We stopped on the way as I spotted a couple of Shaggy Inkcaps (Coprinus comatus) by the roadside, they were duly collected and off we went again. At least we wouldn’t go back empty handed, not that three small Shaggy Inkcaps were a prize find; edible but certainly not choice - they have a tendency to go slimy upon cooking. Crumbing and deep-frying, as you would a Parasol (Macrolepiota procera), is your best bet. See the recipe on my foraging blog, Going Wild, just here.

Saffron Milkcaps 

 Surprisingly, many of the European mushrooms I’m familiar with also appear in Australia, despite the markedly different flora. Perhaps unsurprisingly is that the vast majority of them appear in close proximity to introduced European species, most of which are species of pine. We went for a wander in the native gum forests and found a whole host of fungi, though none of them familiar, and as pretty as they were, we weren’t after native Australian species, we were after one European species in particular; the Saffron Milkcap (Lactarius deliciosus). You need only look at the Latin epithet, deliciosus, to know that they’re held in high regard as a good edible! 
 Saffron Milkcaps are nearly always found under pine (they’re know as Pine Mushrooms here) due to the mycelial connections they make with their host plant – beneficial for both mushroom and plant, the mycelial threads that join onto the root system form a two way nutrient exchange platform – the plant supplies the fungi with carbohydrates and in return the fungi aids the trees water absorption and provide nutrients like phosphorous and nitrogen via their mycelia. Whereas Saffron Milkcaps nearly always form these connections with pines, False Saffron Milkcaps (Lactarius deterrimus), a less well regarded, but still quite delicious edible, tend to prefer spruce. 
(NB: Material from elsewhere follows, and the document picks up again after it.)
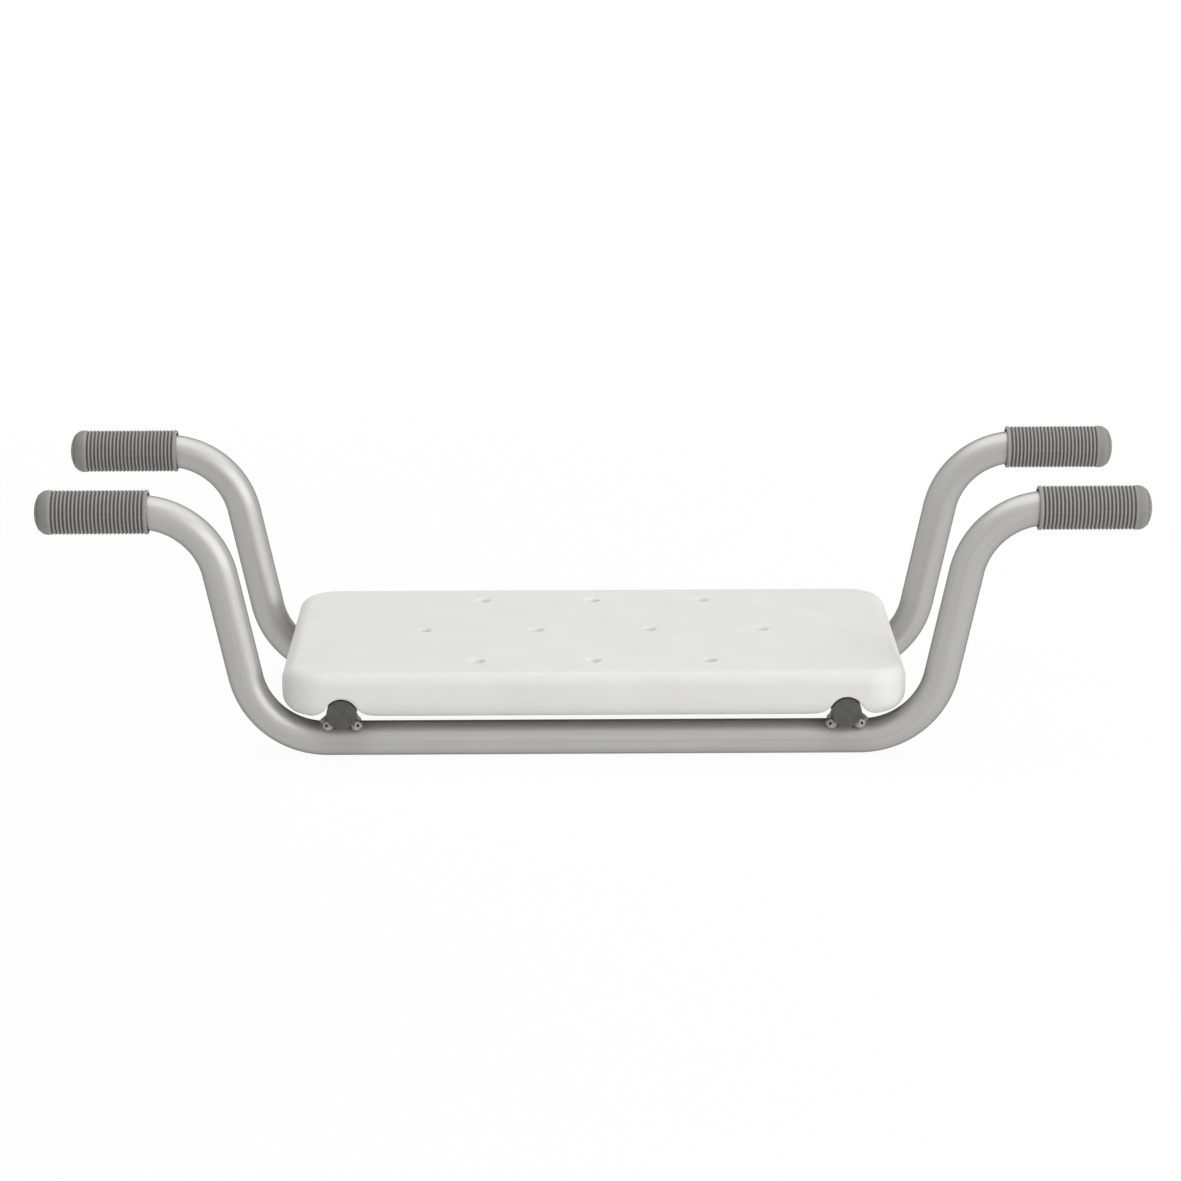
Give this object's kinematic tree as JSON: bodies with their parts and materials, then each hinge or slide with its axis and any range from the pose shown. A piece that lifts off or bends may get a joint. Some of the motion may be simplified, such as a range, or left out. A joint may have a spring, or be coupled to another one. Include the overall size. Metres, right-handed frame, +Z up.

As we were driving our eyes were peeled, we passed numerous firs and other conifers but it wasn’t until we got to with ten minutes of the national park that we hit the jackpot; rows of plantation Scots Pine (Pinus sylvestris) right by the roadside, and just underneath them on a grassy verge, a tonne of mushrooms. 

Fly Agarics

We hopped out the car and the yelps and yips began; there were hundreds of mushrooms, of about 4 or 5 different species - some type of Russula, which exact species I do not know, Fly Agarics (Amanita muscaria), the classic fairytale mushroom, with its red cap and white spots. A very interesting mushroom actually; it can be edible, hallucinogenic or poisonous depending on how you prepare it, though that’s another story. Although we weren’t after Fly Agarics I was excited to see them as they’re usually a good indicator for Ceps (Boletus edulis) or other choice Boletus; they have similar growing preferences, but none were to be found, just a load of big, spongy fungi in the Suilleus genus, I’m not sure the exact species – they looked similar to Bovine Boletes (Suilleus bovinius), not the best for the pot, certainly not when growing amongst Saffron Milkcaps. 

Armed with a couple of bags, Jayne, Helen and I got picking and within three or four minutes had a whole bag full, it must have weighed 3 or 4 kilos – some of the most productive mushrooming I’ve ever done. We had enough for ourselves so moved on. We found some Field and Horse Mushrooms (Agaricus campestris and Agacirus arvensis, respectively), but they’d been enjoyed by maggots long before we had got to them. After another drive and a new spot with the odd Slippery Jack (Suillus luteus), a decent enough edible, we headed back to Melbourne. 

Helen + Saffron Milkcaps

Fly Agaric (Amanita muscaria)

I had work at 6 in the evening, so headed straight there armed with my bag of Saffron Milkcaps. Instead of taking my half an hour break, I chose to instead play with my ‘shrooms. After a quick clean with a dry towel, I liberally salted them and basted them with a sauce consisting of butter, confit garlic, brown sugar, and Worcestershire sauce. They went straight on the grill and were cooked over a high heat until charred, soft and sweating. Another liberal sprinkling of salt was needed in order to bring out the mushroom-y flavour.  The result? Quite delicious, if I may say so myself. They had a real meaty flavour and a pleasantly soft, if not slightly slimy, texture, enhanced by the areas that were charred and crispy. I feasted on ‘shrooms until my half an hour was up and then got back to work. A good day out.